◆ SHORT TASK:
Will you repeat only the lines beginning at the one that mentions "Keep writing the" and ending at the one that mentions "return mix.inputs[0], mix.inputs[6], mix.outputs[2]", both of them included, exactly?

Modeling code records:
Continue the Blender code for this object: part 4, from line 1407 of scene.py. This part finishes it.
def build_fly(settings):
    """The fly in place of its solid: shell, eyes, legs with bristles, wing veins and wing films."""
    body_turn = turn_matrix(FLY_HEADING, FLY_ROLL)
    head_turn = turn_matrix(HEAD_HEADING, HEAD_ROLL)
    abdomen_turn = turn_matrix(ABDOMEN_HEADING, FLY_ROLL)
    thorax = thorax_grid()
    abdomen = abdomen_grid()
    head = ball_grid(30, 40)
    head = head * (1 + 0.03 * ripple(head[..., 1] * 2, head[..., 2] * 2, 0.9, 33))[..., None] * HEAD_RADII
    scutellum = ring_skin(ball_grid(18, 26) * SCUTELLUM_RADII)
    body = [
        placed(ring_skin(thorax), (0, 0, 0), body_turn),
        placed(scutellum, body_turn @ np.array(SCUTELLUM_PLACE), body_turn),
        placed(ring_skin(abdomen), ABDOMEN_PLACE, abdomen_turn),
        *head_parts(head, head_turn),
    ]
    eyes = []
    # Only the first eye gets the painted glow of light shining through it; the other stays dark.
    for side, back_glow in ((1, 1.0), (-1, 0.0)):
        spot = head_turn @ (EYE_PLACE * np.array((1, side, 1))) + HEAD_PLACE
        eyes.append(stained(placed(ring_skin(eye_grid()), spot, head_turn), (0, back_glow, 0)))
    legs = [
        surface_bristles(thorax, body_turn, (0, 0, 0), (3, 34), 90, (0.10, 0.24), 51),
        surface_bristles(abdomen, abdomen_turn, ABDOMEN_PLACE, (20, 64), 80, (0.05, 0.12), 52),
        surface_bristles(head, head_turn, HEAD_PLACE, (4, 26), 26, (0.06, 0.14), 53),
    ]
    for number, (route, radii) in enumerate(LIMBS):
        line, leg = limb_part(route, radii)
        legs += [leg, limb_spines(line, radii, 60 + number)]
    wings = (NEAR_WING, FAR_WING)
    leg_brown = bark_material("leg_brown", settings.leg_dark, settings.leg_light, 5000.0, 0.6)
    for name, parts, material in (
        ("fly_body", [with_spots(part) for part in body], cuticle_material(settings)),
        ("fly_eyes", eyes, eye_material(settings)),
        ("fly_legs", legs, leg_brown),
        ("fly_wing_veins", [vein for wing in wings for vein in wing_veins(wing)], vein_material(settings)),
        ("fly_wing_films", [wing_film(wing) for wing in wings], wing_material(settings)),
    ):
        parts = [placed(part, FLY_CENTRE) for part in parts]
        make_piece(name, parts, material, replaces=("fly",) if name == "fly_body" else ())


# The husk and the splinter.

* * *

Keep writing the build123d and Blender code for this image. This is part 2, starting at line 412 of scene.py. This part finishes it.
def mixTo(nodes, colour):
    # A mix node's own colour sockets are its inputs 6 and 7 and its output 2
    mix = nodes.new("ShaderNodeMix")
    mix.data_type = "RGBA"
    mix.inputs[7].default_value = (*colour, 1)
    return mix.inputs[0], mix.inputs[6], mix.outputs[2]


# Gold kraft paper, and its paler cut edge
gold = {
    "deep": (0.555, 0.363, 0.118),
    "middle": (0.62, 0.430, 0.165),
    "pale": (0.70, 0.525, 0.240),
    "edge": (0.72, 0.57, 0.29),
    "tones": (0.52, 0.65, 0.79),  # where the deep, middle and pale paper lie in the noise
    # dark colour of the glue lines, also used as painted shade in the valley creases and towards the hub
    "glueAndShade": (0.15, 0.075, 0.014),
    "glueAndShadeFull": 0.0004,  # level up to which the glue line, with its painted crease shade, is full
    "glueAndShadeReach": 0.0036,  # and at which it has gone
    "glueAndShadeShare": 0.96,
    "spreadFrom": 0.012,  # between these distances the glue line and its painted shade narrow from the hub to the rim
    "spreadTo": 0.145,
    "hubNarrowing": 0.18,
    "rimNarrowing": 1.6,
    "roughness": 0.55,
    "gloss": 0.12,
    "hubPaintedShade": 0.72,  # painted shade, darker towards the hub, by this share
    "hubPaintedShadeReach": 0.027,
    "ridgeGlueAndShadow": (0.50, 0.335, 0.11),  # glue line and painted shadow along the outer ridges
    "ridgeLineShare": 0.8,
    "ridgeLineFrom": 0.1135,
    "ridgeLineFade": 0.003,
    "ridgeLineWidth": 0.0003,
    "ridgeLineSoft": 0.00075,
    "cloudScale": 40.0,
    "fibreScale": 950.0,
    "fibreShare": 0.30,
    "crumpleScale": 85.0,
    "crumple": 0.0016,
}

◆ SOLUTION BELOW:
Keep writing the build123d and Blender code for this image. This is part 2, starting at line 412 of scene.py. This part finishes it.
def mixTo(nodes, colour):
    # A mix node's own colour sockets are its inputs 6 and 7 and its output 2
    mix = nodes.new("ShaderNodeMix")
    mix.data_type = "RGBA"
    mix.inputs[7].default_value = (*colour, 1)
    return mix.inputs[0], mix.inputs[6], mix.outputs[2]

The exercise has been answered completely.